Many teachers say, 'This is just the way I always give my lessons.' Be it so. We may inquire first,-'Do they give such oral lessons at all?' 'Do their pupils do more than read a short extract from a school-book, on any point of science, subject to a few questions; and does the master or the pupils draw the lesson?' Some persons are not undeceived until they try to conduct a lesson on the training principle. It may indeed be taken as an axiom, that whatever we see clearly with our bodily or mental eye in youth, is either remembered or easily recalled in mature years. Hence the value of a clear picturing out, by illustrations, etc., of the As or premises in the first instance, so that the natural lesson, involved in the term So, be apparent to the mind of your pupils.

Objects, and pictures, and the black-board, ought to be freely used in every system of education. These present to the observation of the pupil at least one condition of the subject which is to be brought under consideration. This is particularly the case with young or very ignorant persons, whose powers of observation require to be cultivated. An initiatory or infant school, of course, would fail without these. Even where there is the most thorough picturing out in words, objects and the black-board are highly useful for pupils of any age. It must be borne in mind, however, that by an object or a print, only one condition is brought into view. The colour, and size, and form of an animal, for example, are presented, but not its disposition, or uses, or habits, or any quality but what is merely external. These must be pictured out in words; and this, as systematised under our plan, by comparison, illustration, and analogy of

things within and not beyond the experience and sympathy of the scholars. To be understood, not merely must the terms used be simple and natural, but so must the illustrations, whether the lesson under review be given to a class consisting of children of three, or eight, or fifteen years of age.

Objects and pictures have always been in use more or less in home and in public education. Milton's mother used the Dutch tiles of her parlour fireside to teach her son natural history; and every mother knows how highly pictures and objects are valued by her interesting offspring. The most systematic mode of teaching by objects in the public school was that presented by the celebrated Pestalozzi. It was an important step in education; but it was but one step towards a thorough understanding of the mode of picturing out in words, which, in the ascending scale, includes every possible variety of condition that language can convey. The object or picture, as we have already said, represents only one condition of the subject, all else is left to be pictured out to the mind's eye in words. Under our system, were we to confine the scientific gallery training lessons to such objects as can be presented to the bodily eye, a waggon-load of objects at the least would be required every day for the model schools of the Normal Seminary; and even then we would be restricted in our lessons. We cannot always present, for example, a cedar of Lebanon, or a piece of silver ore; or a lion, alive or stuffed ; but the children, in the play-ground or elsewhere, have seen some cedar, or plants of a similar description-they have seen a cat or dog, if not a lion, and with which it may in some measure be compared; although they may not have seen an eagle, alive or stuffed, yet they may have seen a sparrow or swallow, and it is easy from these, by comparison, to picture out in words the size and habits of the eagle. Real silver they have seen, as well as sand, clay, etc., with which the native ore is found mixed, and they may be made to understand what its appearance is when found in a natural state, without having the real object before them.

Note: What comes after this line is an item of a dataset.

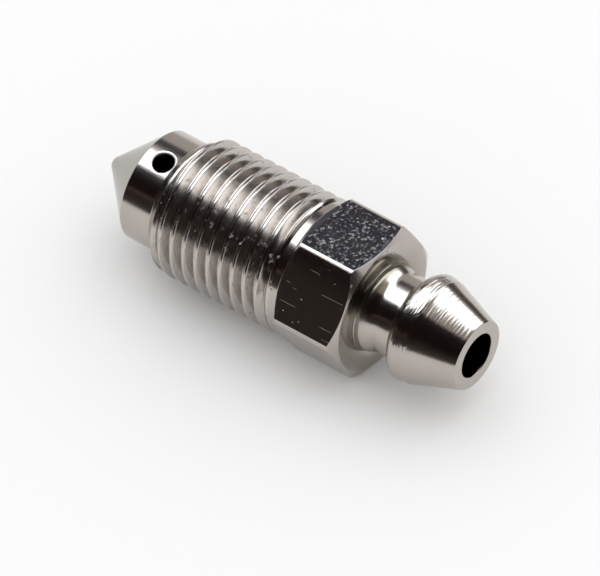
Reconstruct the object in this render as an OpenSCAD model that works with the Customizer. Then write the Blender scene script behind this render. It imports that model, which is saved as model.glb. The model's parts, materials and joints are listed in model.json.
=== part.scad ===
// Bleeder screw: one turned and plated piece with a sealing cone, a threaded
// shank, a hexagon and a hose barb. Lengths in millimetres.
// The screw lies on its side along X, tip at the origin and hose end at +X.
// One side of the hexagon faces down and +Z is up.

/* [Tip and stem] */
// Diameter of the small flat at the point of the sealing cone
tip_flat_d = 0.84; // [0.4:0.02:2]
// Angle between the cone and the axis
seat_angle = 45; // [35:1:60]
// Diameter of the plain stem behind the cone
stem_d = 7.92; // [7.2:0.02:8.3]
// Length of the plain stem
stem_l = 2.38; // [2.1:0.02:4]

/* [Thread] */
// Outside diameter of the thread
thread_d = 9.92; // [9.8:0.02:10.2]
// Distance from one thread to the next
pitch = 1; // [0.8:0.05:1.1]
// Length of the threaded shank with its run-in
thread_l = 10.56; // [8:0.02:16]
// Angle of the run-in cone at the start of the thread
run_in_angle = 45; // [35:1:60]
// Turn of the thread about the axis
thread_turn = 221; // [0:1:360]

/* [Land] */
// Diameter of the smooth land between the thread and the hexagon
land_d = 9.6; // [9.3:0.02:9.66]
// Length of the smooth land
land_l = 0.6; // [0.4:0.01:3]

/* [Hexagon] */
// Width of the hexagon across its flats
across_flats = 9.7; // [9.6:0.02:10.2]
// Diameter the corners of the hexagon are turned to
corner_d = 11; // [10.6:0.02:11]
// Length of the hexagon
hex_l = 5.22; // [4:0.02:9]
// Bevel of the hexagon toward the thread, measured from its end face
thread_side_bevel = 35; // [20:1:45]
// Bevel of the hexagon toward the hose end, measured from its end face
hose_side_bevel = 30; // [15:1:40]

/* [Neck] */
// Diameter of the neck
neck_d = 5.7; // [5.2:0.05:6]
// Length of the neck from the hexagon to the barb
neck_l = 2.55; // [1.6:0.05:5]
// Radius of the first fillet at the hexagon
root_fillet_r = 0.35; // [0.2:0.05:0.5]
// Radius of the second fillet, on the neck itself
neck_fillet_r = 0.5; // [0.4:0.05:0.7]

/* [Hose barb] */
// Diameter the lines of the shoulder and of the crown meet at
barb_d = 7.78; // [7.4:0.02:8.4]
// Angle between the shoulder facing the hexagon and the axis
shoulder_angle = 60; // [45:1:75]
// Rounding between the shoulder and the crown
barb_round_r = 0.6; // [0.3:0.05:0.8]
// Length of the crown, the widest part of the barb
crown_l = 1.15; // [0.8:0.01:2]
// Fall of the crown toward the hose end
crown_angle = 10; // [4:1:12]
// Angle between the long taper and the axis
taper_angle = 19.7; // [12:0.1:22]
// Length of the long taper
taper_l = 3.4; // [2:0.1:4.4]

/* [Bores] */
// Diameter of the bore from the hose end
bore_d = 3.2; // [2:0.1:3.4]
// Distance the full bore reaches past the middle of the cross hole
bore_past_hole = 0.6; // [0.5:0.05:0.8]
// Point angle of the drilled bore
point_angle = 118; // [100:1:140]
// Diameter of the cross hole through the stem
cross_d = 1.5; // [0.8:0.05:1.7]
// Distance from the end of the plain stem back to the middle of the cross hole
cross_back = 0.91; // [0.9:0.01:1.2]
// Turn of the cross hole from straight up toward the front
cross_turn = 17; // [-90:1:90]
// Width of the broken edge around the cross hole
cross_break = 0.15; // [0.1:0.05:0.3]

/* [Hidden] */
steps = 60;
stem_r = stem_d / 2;
crest_r = thread_d / 2;
land_r = land_d / 2;
corner_r = corner_d / 2;
neck_r = neck_d / 2;
barb_r = barb_d / 2;
bore_r = bore_d / 2;
tip_r = tip_flat_d / 2;
cone_l = (stem_r - tip_r) / tan(seat_angle);

// Stations along the axis, from the tip
z_stem = cone_l;
z_thread = z_stem + stem_l;
z_land = z_thread + thread_l;
z_hex = z_land + land_l;
z_face = z_hex + hex_l;
z_barb = z_face + neck_l;
z_crown = z_barb + (barb_r - neck_r) / tan(shoulder_angle);
z_taper = z_crown + crown_l;
z_end = z_taper + taper_l;
crown_end_r = barb_r - crown_l * tan(crown_angle);
end_r = crown_end_r - taper_l * tan(taper_angle);
z_cross = z_thread - cross_back;
z_bore = z_cross - bore_past_hole;

// Thread section: sides at 60 degrees, narrow flat crest, flat root
flank_angle = 30;
crest_flat = pitch / 8;
depth = 0.6134 * pitch;
root_r = crest_r - depth;
root_flat = pitch - crest_flat - 2 * depth * tan(flank_angle);
run_out_turns = 0.7;

// Depth left in the groove where it ends at the land
last_depth = 0.03;

// Length neighbouring bodies reach into each other, and depth of the core under the thread's root
lap = 0.4;
core_r = root_r - 0.3;

// Distance from the flats in to the edge of the hexagon's end face
face_inset = 0.1;

// Width of the flat ring between the two fillets, and depth the first one starts below the face
ring = 0.05;
sink = 0.03;

// Radius of the small flat on the drill's point, and reach of the cutters past the metal
chisel_r = 0.12;
clear = 1;

// Points of an arc from angle a to angle b about (r, z)
function arc(r, z, rad, a, b, n) =
    [for (i = [0:n]) let (t = a + (b - a) * i / n) [r + rad * cos(t), z + rad * sin(t)]];

// Smooth rise from 0 to 1
function rise(t) = let (u = min(max(t, 0), 1)) u * u * (3 - 2 * u);

// Offsets along the axis and radii of the four rows of the thread section
row_z = [-crest_flat / 2, crest_flat / 2, (pitch - root_flat) / 2, (pitch + root_flat) / 2];

// The groove grows shallow over the last turns, as the cutter leaves the work
turns = ceil(thread_l / pitch) + 3;
first_z = z_thread - 1.5 * pitch;
function groove_r(z) =
    root_r + (crest_r - last_depth - root_r) * rise((z - z_land) / (run_out_turns * pitch) + 1);
function row_r(k, z) = k < 2 ? crest_r : groove_r(z);

function thread_points() = concat(
    [for (i = [0:turns * steps], k = [0:3])
        let (a = thread_turn + 360 * i / steps, z = first_z + pitch * i / steps + row_z[k])
        [row_r(k, z) * cos(a), row_r(k, z) * sin(a), z]],
    [[0, 0, first_z - pitch / 2], [0, 0, first_z + pitch * (turns + 0.5)]]);

// Each row joins the next one, and the last row joins the first row one turn on
function vertex(i, k) = k < 4 ? 4 * i + k : 4 * (i + steps);
function thread_faces() = let (m = turns * steps, c0 = 4 * m + 4, c1 = c0 + 1) concat(
    [for (i = [0:m - 1], k = [0:3], half = [0, 1])
        if (k < 3 || i + 1 + steps <= m)
            let (p = vertex(i, k), q = vertex(i + 1, k), s = vertex(i + 1, k + 1), t = vertex(i, k + 1))
            half == 0 ? [p, t, s] : [p, s, q]],
    [for (i = [0:steps - 1]) [vertex(i, 0), vertex(i + 1, 0), c0]],
    [for (k = [0:3]) [vertex(0, k + 1), vertex(0, k), c0]],
    [for (i = [m - steps:m - 1]) [vertex(i + 1, 3), vertex(i, 3), c1]],
    [for (k = [0:2]) [vertex(m, k), vertex(m, k + 1), c1]],
    [[vertex(m - steps, 3), vertex(m, 0), c1]]);

// Sealing cone, plain stem and the core that runs on under the thread
module tip_and_stem() {
    color("Silver")
    rotate_extrude($fn = 96)
    polygon([
        [0, 0],
        [tip_r, 0],
        [stem_r, z_stem],
        [stem_r, z_thread + lap / 2],
        [core_r, z_thread + lap],
        [core_r, z_land + lap],
        [0, z_land + lap]
    ]);
}

// Screw thread: a helical band, cut to the run-in cone and ended at the land
module thread() {
    over_r = crest_r + pitch / 4;
    z_end_cone = z_land + lap / 8;
    color("LightGray")
    intersection() {
        polyhedron(points = thread_points(), faces = thread_faces());
        rotate_extrude($fn = 96)
        polygon([
            [0, z_thread - lap / 2],
            [stem_r - lap / 2 * tan(run_in_angle), z_thread - lap / 2],
            [over_r, z_thread + (over_r - stem_r) / tan(run_in_angle)],
            [over_r, z_end_cone + land_r - over_r],
            [land_r - lap / 2, z_end_cone + lap / 2],
            [0, z_end_cone + lap / 2]
        ]);
    }
}

// Smooth land the thread runs out on, below the hexagon
module land() {
    color("Silver")
    rotate_extrude($fn = 96)
    polygon([
        [0, z_land],
        [land_r, z_land],
        [land_r, z_hex + lap / 2],
        [0, z_hex + lap / 2]
    ]);
}

// Hexagon with its corners turned round and both ends bevelled
module hexagon() {
    foot = land_l / 2;
    face_r = across_flats / 2 - face_inset;
    color("DarkGray")
    intersection() {
        translate([0, 0, z_hex - foot - clear])
        rotate([0, 0, 30])
        cylinder(h = hex_l + foot + 2 * clear, d = across_flats / cos(30), $fn = 6);
        rotate_extrude($fn = 96)
        polygon([
            [0, z_hex - foot],
            [land_r - foot / tan(thread_side_bevel), z_hex - foot],
            [corner_r, z_hex + (corner_r - land_r) * tan(thread_side_bevel)],
            [corner_r, z_face - (corner_r - face_r) * tan(hose_side_bevel)],
            [face_r, z_face],
            [0, z_face]
        ]);
    }
}

// Two small fillets and the neck, then the barb a hose is pushed over
module hose_end() {
    step_r = neck_r + neck_fillet_r / 2;
    z_step = z_face + root_fillet_r + ring;
    half = (shoulder_angle + crown_angle) / 2;
    cut = barb_round_r * tan(half);
    round_r0 = barb_r - cut * sin(shoulder_angle) - barb_round_r * cos(shoulder_angle);
    round_z0 = z_crown - cut * cos(shoulder_angle) + barb_round_r * sin(shoulder_angle);
    color("Silver")
    rotate_extrude($fn = 96)
    polygon(concat(
        [[0, z_face - lap]],
        [[step_r + ring + root_fillet_r, z_face - lap]],
        arc(step_r + ring + root_fillet_r, z_face + root_fillet_r - sink, root_fillet_r, -90, -180, 6),
        [[step_r + ring, z_step]],
        arc(neck_r + neck_fillet_r, z_step + neck_fillet_r * sin(60), neck_fillet_r, -120, -180, 6),
        [[neck_r, z_barb]],
        arc(round_r0, round_z0, barb_round_r, -shoulder_angle, crown_angle, 8),
        [[crown_end_r, z_taper]],
        [[end_r, z_end]],
        [[0, z_end]]));
}

// Blind bore from the hose end, with the drill's point and its small flat
module axial_bore() {
    point_l = (bore_r - chisel_r) / tan(point_angle / 2);
    rotate_extrude($fn = 96)
    polygon([
        [0, z_bore - point_l],
        [chisel_r, z_bore - point_l],
        [bore_r, z_bore],
        [bore_r, z_end + clear],
        [0, z_end + clear]
    ]);
}

// Countersink that breaks the edge of the cross hole, straight above its cone
module countersink() {
    low = stem_r - cross_break;
    high = stem_r + sink;
    wide_r = cross_d / 2 + high - low;
    rotate_extrude($fn = 64)
    polygon([
        [0, low],
        [cross_d / 2, low],
        [wide_r, high],
        [wide_r, stem_r + clear],
        [0, stem_r + clear]
    ]);
}

// Cross hole through both walls of the stem, edges broken
module cross_hole() {
    translate([0, 0, z_cross])
    rotate([0, 0, 180 + cross_turn])
    rotate([0, 90, 0]) {
        translate([0, 0, -stem_r - clear])
        cylinder(h = 2 * (stem_r + clear), d = cross_d, $fn = 64);
        for (side = [0, 180])
            rotate([side, 0, 0])
            countersink();
    }
}

module bleeder_screw() {
    rotate([0, 90, 0])
    difference() {
        union() {
            tip_and_stem();
            thread();
            land();
            hexagon();
            hose_end();
        }
        axial_bore();
        cross_hole();
    }
}

bleeder_screw();
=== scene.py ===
"""Bleeder screw: a plated screw with a sealing cone, a threaded shank, a hexagon and a hose barb.

The screw lies on its side along X, the point of its sealing cone at the origin. Four closed surfaces
stand for the one turned piece: the tip with its cross hole, the threaded shank, the land with the
hexagon, and the hose end with the bore. They reach into each other under the visible surface.
Lengths are in metres and angles in radians. An angle round the axis is measured from +Y toward +Z.
"""
import json
import math
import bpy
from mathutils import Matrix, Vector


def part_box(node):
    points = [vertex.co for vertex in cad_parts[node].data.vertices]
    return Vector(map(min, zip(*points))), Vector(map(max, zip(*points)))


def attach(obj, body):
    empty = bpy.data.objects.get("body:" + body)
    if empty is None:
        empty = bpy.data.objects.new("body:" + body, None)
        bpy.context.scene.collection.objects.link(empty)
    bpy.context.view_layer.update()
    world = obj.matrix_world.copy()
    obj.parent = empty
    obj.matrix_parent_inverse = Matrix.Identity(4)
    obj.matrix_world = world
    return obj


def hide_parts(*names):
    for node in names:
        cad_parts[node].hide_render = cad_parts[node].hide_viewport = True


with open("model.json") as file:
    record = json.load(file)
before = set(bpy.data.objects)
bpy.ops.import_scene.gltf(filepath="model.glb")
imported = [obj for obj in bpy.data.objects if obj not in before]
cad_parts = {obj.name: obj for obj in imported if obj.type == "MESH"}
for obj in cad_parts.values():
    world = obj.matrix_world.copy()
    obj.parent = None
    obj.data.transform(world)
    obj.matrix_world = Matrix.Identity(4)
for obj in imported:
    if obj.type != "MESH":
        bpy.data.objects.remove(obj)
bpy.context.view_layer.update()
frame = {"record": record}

from types import SimpleNamespace

import bmesh
import bpy
import numpy as np
from bpy.props import FloatProperty, FloatVectorProperty, PointerProperty
from mathutils import Matrix, Vector

bl_info = {
    "name": "Bleeder Screw",
    "version": (1, 0, 0),
    "blender": (4, 5, 0),
    "location": "View3D > Sidebar > Bleeder Screw",
    "description": "Builds a plated bleeder screw and the stage it is photographed on",
    "category": "Add Mesh",
}

MM = 0.001
NODE = "bleeder_screw"
LOW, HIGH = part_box(NODE)
MOUNTS = {mount["name"]: mount for mount in frame["record"]["mounts"]}
LENGTH = HIGH[0]
CORNER_R = HIGH[1]

# Points closer than this are one point
JOIN = 1e-5 * MM


def mount_size(mount, size):
    """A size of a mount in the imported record, in millimetres."""
    return MOUNTS[mount]["dims"][size]


def length(name, text, default, low, high):
    """A length in a property group, given in millimetres and kept in metres."""
    return FloatProperty(
        name=name, description=text, default=default * MM, min=low * MM, max=high * MM,
        precision=5, unit="LENGTH", subtype="DISTANCE")


def angle(name, text, default, low, high):
    """An angle in a property group, given in degrees and kept in radians."""
    return FloatProperty(
        name=name, description=text, default=math.radians(default), min=math.radians(low),
        max=math.radians(high), unit="ROTATION", subtype="ANGLE")


def share(name, text, default, low=0.0, high=1.0):
    """A plain number in a property group."""
    return FloatProperty(name=name, description=text, default=default, min=low, max=high)


def colour(name, text, default):
    """A colour in a property group."""
    return FloatVectorProperty(
        name=name, description=text, default=default, min=0.0, max=1.0, size=3, subtype="COLOR")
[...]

By the master stating facts, and drawing from his class consequences and reasons deducible from these facts, both in their combinations and decompositions, etc., the whole is rendered visible to the mind's eye, without the objects themselves being presented.

As a starting point, however, or to arrest the attention, or to present one condition of the subject to be analysed, objects ought certainly to be used when within our reach. Whenever, for the sake of comparison, we can fix on an object in the school, in the family dwelling, in the play-ground, or in the fields, never seek for these at a distance. But as suitable objects are not always to be procured, and as the human voice is always ready at hand with both master and scholars, and also as such words ought only to be used as are within the comprehension of the pupils, with illustrations and comparisons of an equally simple form, there is no object or combination of objects which a master may not thus PICTURE OUT and progressively render as visible to the mind of his pupils, as if not merely the objects, but the varied changes and combinations of these objects, were actually before the bodily eye. Objects, therefore, are useful; but picturing out in words is infinitely more so. To the use of objects there is a limit-to picturing out in words there is no limit.